(Bloomberg) — The Shenzhen Stock Exchange said it’s suspended reviewing a share-sale application by BYD Co.’s chip unit following a regulatory probe of an adviser to the proposed initial public offering.
Beijing-based Tian Yuan Law Firm is being investigated by China Securities Regulatory Commission, according to an update dated Aug. 18 on the bourse’s website. The board of the Shenzhen-based electric-vehicle maker approved the spin-off of BYD Semiconductor Co. in May, while the exchange accepted the IPO application for review in June.
Calls to the law firm seeking comment went unanswered outside working hours on Sunday. BYD Semiconductor didn’t immediately respond to a request for comment.

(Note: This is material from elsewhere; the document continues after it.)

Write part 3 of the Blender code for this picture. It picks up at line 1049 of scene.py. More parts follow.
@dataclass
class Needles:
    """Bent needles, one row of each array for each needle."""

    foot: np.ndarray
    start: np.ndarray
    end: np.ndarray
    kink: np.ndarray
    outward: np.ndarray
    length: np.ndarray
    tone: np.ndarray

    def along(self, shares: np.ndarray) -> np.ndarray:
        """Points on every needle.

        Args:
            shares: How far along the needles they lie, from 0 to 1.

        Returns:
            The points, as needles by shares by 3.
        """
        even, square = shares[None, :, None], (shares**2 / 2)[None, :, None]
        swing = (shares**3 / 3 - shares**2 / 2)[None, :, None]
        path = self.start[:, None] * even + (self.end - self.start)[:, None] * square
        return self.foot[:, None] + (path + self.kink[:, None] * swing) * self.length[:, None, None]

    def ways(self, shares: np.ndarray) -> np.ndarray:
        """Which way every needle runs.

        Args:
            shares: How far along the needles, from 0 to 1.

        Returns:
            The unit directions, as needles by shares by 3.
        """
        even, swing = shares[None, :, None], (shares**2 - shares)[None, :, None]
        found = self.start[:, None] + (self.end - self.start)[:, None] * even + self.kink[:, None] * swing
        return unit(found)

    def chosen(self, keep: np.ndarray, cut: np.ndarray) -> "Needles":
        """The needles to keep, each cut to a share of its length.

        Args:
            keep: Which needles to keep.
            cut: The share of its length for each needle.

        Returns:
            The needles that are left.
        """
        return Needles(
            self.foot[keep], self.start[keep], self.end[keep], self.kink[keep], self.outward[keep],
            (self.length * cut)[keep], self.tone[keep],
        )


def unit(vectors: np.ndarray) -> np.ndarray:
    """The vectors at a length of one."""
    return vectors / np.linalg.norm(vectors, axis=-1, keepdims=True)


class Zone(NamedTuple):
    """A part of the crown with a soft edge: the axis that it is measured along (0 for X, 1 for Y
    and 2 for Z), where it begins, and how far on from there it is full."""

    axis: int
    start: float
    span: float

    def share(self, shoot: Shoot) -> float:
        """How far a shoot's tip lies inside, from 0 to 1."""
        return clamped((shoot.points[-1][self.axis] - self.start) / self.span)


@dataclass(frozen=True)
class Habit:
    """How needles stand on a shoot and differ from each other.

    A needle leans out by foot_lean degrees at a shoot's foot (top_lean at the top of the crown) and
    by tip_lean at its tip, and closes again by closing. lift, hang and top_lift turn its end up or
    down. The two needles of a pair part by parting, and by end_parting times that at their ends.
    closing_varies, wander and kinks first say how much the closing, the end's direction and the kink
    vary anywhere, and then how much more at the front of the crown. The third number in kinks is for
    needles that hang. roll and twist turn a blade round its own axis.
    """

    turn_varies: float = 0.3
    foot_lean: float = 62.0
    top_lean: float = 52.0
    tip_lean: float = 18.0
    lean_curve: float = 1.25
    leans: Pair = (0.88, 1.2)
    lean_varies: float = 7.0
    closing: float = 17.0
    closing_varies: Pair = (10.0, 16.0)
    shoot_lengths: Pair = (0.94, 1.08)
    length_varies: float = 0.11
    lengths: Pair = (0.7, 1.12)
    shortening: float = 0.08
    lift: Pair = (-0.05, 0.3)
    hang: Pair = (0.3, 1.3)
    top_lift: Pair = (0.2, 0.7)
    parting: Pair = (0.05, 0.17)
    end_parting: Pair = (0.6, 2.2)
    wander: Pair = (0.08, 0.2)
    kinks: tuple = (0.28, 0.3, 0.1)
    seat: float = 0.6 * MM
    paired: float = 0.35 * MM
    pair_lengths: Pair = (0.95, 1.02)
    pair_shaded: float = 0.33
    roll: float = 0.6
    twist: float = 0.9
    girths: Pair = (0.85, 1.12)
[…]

While it isn’t immediately clear if the move is linked to the Chinese government’s broader crackdown on businesses in the mainland, it comes as a setback to BYD, whose shares have rallied recently on the decision to separate the chip division.

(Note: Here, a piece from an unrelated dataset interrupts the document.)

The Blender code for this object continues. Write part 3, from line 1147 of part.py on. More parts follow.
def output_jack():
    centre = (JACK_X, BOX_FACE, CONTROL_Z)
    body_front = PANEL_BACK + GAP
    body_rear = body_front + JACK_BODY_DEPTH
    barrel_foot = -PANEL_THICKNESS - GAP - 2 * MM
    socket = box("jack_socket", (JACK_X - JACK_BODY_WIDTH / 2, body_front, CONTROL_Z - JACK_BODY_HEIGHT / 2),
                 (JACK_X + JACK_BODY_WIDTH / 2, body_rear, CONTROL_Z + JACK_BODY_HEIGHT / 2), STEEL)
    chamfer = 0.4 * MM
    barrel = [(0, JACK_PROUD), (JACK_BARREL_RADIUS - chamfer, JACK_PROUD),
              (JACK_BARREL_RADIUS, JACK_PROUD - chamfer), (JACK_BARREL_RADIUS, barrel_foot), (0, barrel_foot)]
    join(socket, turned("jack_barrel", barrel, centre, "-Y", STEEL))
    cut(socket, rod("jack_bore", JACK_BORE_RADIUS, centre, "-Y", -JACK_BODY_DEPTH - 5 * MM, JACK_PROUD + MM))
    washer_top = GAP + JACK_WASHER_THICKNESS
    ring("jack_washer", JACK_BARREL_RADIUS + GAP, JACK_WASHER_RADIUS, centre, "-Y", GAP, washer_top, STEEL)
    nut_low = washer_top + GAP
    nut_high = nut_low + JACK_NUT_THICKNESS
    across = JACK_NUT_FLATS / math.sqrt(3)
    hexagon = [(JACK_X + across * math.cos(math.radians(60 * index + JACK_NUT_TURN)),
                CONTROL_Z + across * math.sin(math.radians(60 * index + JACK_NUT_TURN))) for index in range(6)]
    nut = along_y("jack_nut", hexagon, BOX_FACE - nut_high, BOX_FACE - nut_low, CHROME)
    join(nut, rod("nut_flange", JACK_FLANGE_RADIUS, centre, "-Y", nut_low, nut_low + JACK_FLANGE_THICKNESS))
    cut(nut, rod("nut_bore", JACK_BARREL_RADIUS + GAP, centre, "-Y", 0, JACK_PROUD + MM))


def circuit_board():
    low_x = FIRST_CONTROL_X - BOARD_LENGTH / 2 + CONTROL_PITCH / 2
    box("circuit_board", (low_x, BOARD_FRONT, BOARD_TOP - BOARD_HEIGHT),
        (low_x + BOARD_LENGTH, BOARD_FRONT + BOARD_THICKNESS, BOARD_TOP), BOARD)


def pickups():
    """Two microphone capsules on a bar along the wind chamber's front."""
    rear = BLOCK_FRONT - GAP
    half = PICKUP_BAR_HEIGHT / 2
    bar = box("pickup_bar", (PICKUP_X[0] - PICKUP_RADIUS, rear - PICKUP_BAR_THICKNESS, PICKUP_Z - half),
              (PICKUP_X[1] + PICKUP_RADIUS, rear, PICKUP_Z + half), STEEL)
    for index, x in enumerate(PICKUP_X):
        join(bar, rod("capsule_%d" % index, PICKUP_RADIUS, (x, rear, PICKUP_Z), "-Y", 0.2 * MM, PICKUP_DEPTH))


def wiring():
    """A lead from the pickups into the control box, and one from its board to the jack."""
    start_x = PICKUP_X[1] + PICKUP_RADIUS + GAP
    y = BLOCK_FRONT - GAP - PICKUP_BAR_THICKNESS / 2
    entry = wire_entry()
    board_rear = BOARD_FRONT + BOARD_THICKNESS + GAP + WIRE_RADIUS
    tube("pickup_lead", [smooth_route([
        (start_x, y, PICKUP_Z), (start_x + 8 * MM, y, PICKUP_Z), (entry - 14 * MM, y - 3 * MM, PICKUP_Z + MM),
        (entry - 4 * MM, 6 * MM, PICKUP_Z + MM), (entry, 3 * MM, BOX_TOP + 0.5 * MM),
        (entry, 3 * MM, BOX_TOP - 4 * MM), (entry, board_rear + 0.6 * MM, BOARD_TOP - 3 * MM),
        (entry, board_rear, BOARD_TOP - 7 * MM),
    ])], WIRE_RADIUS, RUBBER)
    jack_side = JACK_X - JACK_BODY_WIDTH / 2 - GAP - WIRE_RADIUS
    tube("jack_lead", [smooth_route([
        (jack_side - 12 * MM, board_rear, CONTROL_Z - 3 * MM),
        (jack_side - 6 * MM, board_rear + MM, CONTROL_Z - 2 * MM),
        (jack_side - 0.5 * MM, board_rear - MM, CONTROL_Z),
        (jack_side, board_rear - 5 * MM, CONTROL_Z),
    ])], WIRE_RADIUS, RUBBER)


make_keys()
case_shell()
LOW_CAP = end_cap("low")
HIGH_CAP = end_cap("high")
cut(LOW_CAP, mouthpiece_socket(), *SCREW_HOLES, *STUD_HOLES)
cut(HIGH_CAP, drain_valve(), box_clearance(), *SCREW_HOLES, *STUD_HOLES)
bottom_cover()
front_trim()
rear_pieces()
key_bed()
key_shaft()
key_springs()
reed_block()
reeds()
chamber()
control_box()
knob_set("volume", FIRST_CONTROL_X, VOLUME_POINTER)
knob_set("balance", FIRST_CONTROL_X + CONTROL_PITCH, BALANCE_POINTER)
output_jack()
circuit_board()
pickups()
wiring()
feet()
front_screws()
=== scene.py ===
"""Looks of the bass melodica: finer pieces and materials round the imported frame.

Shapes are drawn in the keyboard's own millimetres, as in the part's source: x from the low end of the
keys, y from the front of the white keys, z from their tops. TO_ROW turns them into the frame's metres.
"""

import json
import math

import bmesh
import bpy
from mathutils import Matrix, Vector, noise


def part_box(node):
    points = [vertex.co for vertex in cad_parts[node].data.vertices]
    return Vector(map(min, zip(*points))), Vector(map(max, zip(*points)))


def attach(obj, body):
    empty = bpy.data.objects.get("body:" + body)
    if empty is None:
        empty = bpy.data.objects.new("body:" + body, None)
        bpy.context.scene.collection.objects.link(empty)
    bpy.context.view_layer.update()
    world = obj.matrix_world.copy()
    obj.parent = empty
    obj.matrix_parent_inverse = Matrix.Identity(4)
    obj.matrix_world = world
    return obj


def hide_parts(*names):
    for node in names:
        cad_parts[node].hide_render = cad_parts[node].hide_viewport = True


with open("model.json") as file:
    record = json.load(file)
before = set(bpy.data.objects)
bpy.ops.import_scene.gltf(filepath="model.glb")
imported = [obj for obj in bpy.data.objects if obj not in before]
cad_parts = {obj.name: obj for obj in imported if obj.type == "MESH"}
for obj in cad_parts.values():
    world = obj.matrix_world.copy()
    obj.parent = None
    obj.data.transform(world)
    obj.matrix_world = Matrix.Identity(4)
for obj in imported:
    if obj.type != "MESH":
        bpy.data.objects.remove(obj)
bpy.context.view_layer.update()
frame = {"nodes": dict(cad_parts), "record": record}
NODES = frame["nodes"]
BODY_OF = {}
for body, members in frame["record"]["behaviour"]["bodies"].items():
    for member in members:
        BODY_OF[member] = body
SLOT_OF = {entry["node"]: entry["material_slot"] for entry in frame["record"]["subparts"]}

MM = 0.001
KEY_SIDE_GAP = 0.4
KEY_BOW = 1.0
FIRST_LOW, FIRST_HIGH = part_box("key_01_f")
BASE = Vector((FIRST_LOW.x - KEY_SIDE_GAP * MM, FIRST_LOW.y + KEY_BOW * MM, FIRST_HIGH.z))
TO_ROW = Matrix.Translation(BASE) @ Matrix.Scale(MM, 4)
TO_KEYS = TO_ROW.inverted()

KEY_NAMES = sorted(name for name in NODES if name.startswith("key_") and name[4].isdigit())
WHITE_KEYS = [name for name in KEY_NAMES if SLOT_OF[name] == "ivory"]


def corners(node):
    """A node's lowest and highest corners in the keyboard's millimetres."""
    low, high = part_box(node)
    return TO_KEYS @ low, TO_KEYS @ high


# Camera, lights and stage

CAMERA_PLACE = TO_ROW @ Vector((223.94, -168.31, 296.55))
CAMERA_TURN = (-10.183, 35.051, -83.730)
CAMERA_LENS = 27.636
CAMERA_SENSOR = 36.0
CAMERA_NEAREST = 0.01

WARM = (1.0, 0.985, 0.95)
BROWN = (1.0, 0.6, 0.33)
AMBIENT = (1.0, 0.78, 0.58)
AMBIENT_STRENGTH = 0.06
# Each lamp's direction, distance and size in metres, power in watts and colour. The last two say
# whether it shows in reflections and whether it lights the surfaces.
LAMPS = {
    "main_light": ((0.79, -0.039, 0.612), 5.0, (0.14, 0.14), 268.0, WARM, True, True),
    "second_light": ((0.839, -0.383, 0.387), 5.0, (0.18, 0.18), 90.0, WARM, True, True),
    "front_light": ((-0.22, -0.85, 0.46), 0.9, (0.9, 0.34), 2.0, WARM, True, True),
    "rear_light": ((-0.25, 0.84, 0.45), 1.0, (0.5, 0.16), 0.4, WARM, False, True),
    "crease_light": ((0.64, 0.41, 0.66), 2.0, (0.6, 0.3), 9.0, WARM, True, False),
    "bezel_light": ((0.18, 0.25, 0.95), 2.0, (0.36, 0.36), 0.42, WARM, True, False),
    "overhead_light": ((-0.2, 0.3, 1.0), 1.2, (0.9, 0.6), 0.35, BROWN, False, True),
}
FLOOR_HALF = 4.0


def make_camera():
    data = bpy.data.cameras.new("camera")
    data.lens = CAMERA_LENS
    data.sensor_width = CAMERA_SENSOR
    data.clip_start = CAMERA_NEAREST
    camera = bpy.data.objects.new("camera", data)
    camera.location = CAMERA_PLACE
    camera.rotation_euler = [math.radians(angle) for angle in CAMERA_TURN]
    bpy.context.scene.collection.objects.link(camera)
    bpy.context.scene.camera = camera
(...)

Why China Is Cracking Down on Its Technology Giants: QuickTake
Technology giants from Alibaba Group Holding Ltd. to Didi Global Inc. and Tencent Holdings Ltd. have become the target of Beijing as the ruling Chinese Communist Party reins in businesses and individuals it perceives as a threat.
Separately, Ming Yang Smart Energy Group said in a statement Sunday that the CSRC has halted its private share sale plan pending an investigation into its law firm, whose name was undisclosed.
(Updates with Ming Yang Smart Energy’s statement in last paragraph)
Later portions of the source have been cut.